__Set task__. Copy out every line of the data exactly.

__Dataset section__.
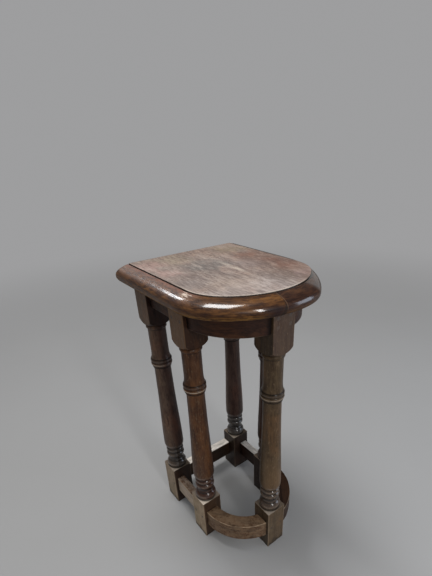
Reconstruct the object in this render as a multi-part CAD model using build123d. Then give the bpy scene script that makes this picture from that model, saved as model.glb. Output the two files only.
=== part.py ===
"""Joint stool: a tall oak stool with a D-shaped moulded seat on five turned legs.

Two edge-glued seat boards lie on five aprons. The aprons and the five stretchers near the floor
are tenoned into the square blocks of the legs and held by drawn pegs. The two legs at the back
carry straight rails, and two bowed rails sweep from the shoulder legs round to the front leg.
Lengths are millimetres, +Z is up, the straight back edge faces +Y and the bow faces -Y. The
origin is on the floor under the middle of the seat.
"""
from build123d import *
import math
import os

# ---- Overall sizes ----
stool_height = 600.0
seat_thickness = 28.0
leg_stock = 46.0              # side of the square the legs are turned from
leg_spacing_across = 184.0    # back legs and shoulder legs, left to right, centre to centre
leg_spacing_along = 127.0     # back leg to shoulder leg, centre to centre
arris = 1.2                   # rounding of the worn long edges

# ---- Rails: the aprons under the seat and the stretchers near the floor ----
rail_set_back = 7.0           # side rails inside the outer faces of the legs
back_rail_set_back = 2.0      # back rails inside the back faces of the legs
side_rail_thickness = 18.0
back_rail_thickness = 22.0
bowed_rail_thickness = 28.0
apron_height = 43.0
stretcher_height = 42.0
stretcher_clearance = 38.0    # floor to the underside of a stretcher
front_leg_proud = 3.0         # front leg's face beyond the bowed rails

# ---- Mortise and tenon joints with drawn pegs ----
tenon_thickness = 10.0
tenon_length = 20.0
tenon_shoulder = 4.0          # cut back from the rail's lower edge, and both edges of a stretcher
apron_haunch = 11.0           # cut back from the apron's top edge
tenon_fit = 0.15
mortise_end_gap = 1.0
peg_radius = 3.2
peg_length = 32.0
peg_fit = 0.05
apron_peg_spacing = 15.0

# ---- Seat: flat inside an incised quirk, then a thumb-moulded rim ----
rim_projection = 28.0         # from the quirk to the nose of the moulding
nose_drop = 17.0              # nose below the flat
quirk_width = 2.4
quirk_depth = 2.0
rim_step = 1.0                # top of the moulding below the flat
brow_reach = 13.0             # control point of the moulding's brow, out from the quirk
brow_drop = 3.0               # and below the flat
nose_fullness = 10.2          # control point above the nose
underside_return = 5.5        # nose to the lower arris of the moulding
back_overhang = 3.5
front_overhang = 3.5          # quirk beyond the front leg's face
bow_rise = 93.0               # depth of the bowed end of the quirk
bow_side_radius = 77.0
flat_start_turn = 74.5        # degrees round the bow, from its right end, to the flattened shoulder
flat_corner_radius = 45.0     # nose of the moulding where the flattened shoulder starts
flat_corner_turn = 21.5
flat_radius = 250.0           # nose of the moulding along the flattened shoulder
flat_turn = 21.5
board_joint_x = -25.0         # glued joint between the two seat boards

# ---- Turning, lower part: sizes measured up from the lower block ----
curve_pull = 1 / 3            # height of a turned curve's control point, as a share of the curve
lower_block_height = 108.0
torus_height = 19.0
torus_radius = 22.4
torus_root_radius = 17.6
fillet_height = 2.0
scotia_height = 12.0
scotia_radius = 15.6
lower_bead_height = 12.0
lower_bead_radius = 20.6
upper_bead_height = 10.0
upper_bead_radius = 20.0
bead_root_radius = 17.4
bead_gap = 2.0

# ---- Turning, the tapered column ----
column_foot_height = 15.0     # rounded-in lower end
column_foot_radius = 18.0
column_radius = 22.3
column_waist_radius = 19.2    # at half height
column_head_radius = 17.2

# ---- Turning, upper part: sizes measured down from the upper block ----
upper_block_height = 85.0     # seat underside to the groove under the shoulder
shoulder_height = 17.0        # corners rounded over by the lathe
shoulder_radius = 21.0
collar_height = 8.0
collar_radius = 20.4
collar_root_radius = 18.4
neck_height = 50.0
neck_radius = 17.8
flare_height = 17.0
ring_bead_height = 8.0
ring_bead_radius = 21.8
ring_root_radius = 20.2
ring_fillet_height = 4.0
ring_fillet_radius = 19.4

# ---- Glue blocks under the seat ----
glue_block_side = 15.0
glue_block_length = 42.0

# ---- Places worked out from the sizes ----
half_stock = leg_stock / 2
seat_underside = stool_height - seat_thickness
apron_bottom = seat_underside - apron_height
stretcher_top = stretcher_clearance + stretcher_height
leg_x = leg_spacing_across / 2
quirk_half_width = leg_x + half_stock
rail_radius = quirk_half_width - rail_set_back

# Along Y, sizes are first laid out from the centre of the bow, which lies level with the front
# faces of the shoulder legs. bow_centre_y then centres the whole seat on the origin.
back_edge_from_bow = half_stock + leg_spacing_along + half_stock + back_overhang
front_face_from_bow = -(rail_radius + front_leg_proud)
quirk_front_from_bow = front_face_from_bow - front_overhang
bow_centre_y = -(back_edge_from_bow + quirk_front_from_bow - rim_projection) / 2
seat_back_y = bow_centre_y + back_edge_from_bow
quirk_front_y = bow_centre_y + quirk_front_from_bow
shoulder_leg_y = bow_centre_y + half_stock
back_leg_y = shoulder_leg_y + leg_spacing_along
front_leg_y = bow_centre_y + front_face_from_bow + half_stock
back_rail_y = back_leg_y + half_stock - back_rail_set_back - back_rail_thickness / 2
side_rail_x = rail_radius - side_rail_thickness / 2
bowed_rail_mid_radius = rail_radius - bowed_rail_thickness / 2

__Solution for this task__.
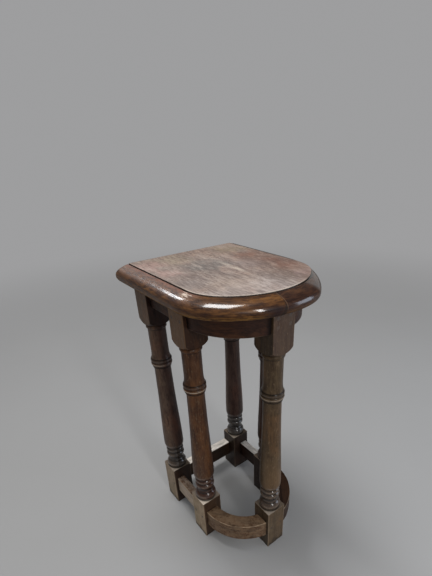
Reconstruct the object in this render as a multi-part CAD model using build123d. Then give the bpy scene script that makes this picture from that model, saved as model.glb. Output the two files only.
=== part.py ===
"""Joint stool: a tall oak stool with a D-shaped moulded seat on five turned legs.

Two edge-glued seat boards lie on five aprons. The aprons and the five stretchers near the floor
are tenoned into the square blocks of the legs and held by drawn pegs. The two legs at the back
carry straight rails, and two bowed rails sweep from the shoulder legs round to the front leg.
Lengths are millimetres, +Z is up, the straight back edge faces +Y and the bow faces -Y. The
origin is on the floor under the middle of the seat.
"""
from build123d import *
import math
import os

# ---- Overall sizes ----
stool_height = 600.0
seat_thickness = 28.0
leg_stock = 46.0              # side of the square the legs are turned from
leg_spacing_across = 184.0    # back legs and shoulder legs, left to right, centre to centre
leg_spacing_along = 127.0     # back leg to shoulder leg, centre to centre
arris = 1.2                   # rounding of the worn long edges

# ---- Rails: the aprons under the seat and the stretchers near the floor ----
rail_set_back = 7.0           # side rails inside the outer faces of the legs
back_rail_set_back = 2.0      # back rails inside the back faces of the legs
side_rail_thickness = 18.0
back_rail_thickness = 22.0
bowed_rail_thickness = 28.0
apron_height = 43.0
stretcher_height = 42.0
stretcher_clearance = 38.0    # floor to the underside of a stretcher
front_leg_proud = 3.0         # front leg's face beyond the bowed rails

# ---- Mortise and tenon joints with drawn pegs ----
tenon_thickness = 10.0
tenon_length = 20.0
tenon_shoulder = 4.0          # cut back from the rail's lower edge, and both edges of a stretcher
apron_haunch = 11.0           # cut back from the apron's top edge
tenon_fit = 0.15
mortise_end_gap = 1.0
peg_radius = 3.2
peg_length = 32.0
peg_fit = 0.05
apron_peg_spacing = 15.0

# ---- Seat: flat inside an incised quirk, then a thumb-moulded rim ----
rim_projection = 28.0         # from the quirk to the nose of the moulding
nose_drop = 17.0              # nose below the flat
quirk_width = 2.4
quirk_depth = 2.0
rim_step = 1.0                # top of the moulding below the flat
brow_reach = 13.0             # control point of the moulding's brow, out from the quirk
brow_drop = 3.0               # and below the flat
nose_fullness = 10.2          # control point above the nose
underside_return = 5.5        # nose to the lower arris of the moulding
back_overhang = 3.5
front_overhang = 3.5          # quirk beyond the front leg's face
bow_rise = 93.0               # depth of the bowed end of the quirk
bow_side_radius = 77.0
flat_start_turn = 74.5        # degrees round the bow, from its right end, to the flattened shoulder
flat_corner_radius = 45.0     # nose of the moulding where the flattened shoulder starts
flat_corner_turn = 21.5
flat_radius = 250.0           # nose of the moulding along the flattened shoulder
flat_turn = 21.5
board_joint_x = -25.0         # glued joint between the two seat boards

# ---- Turning, lower part: sizes measured up from the lower block ----
curve_pull = 1 / 3            # height of a turned curve's control point, as a share of the curve
lower_block_height = 108.0
torus_height = 19.0
torus_radius = 22.4
torus_root_radius = 17.6
fillet_height = 2.0
scotia_height = 12.0
scotia_radius = 15.6
lower_bead_height = 12.0
lower_bead_radius = 20.6
upper_bead_height = 10.0
upper_bead_radius = 20.0
bead_root_radius = 17.4
bead_gap = 2.0

# ---- Turning, the tapered column ----
column_foot_height = 15.0     # rounded-in lower end
column_foot_radius = 18.0
column_radius = 22.3
column_waist_radius = 19.2    # at half height
column_head_radius = 17.2

# ---- Turning, upper part: sizes measured down from the upper block ----
upper_block_height = 85.0     # seat underside to the groove under the shoulder
shoulder_height = 17.0        # corners rounded over by the lathe
shoulder_radius = 21.0
collar_height = 8.0
collar_radius = 20.4
collar_root_radius = 18.4
neck_height = 50.0
neck_radius = 17.8
flare_height = 17.0
ring_bead_height = 8.0
ring_bead_radius = 21.8
ring_root_radius = 20.2
ring_fillet_height = 4.0
ring_fillet_radius = 19.4

# ---- Glue blocks under the seat ----
glue_block_side = 15.0
glue_block_length = 42.0

# ---- Places worked out from the sizes ----
half_stock = leg_stock / 2
seat_underside = stool_height - seat_thickness
apron_bottom = seat_underside - apron_height
stretcher_top = stretcher_clearance + stretcher_height
leg_x = leg_spacing_across / 2
quirk_half_width = leg_x + half_stock
rail_radius = quirk_half_width - rail_set_back

# Along Y, sizes are first laid out from the centre of the bow, which lies level with the front
# faces of the shoulder legs. bow_centre_y then centres the whole seat on the origin.
back_edge_from_bow = half_stock + leg_spacing_along + half_stock + back_overhang
front_face_from_bow = -(rail_radius + front_leg_proud)
quirk_front_from_bow = front_face_from_bow - front_overhang
bow_centre_y = -(back_edge_from_bow + quirk_front_from_bow - rim_projection) / 2
seat_back_y = bow_centre_y + back_edge_from_bow
quirk_front_y = bow_centre_y + quirk_front_from_bow
shoulder_leg_y = bow_centre_y + half_stock
back_leg_y = shoulder_leg_y + leg_spacing_along
front_leg_y = bow_centre_y + front_face_from_bow + half_stock
back_rail_y = back_leg_y + half_stock - back_rail_set_back - back_rail_thickness / 2
side_rail_x = rail_radius - side_rail_thickness / 2
bowed_rail_mid_radius = rail_radius - bowed_rail_thickness / 2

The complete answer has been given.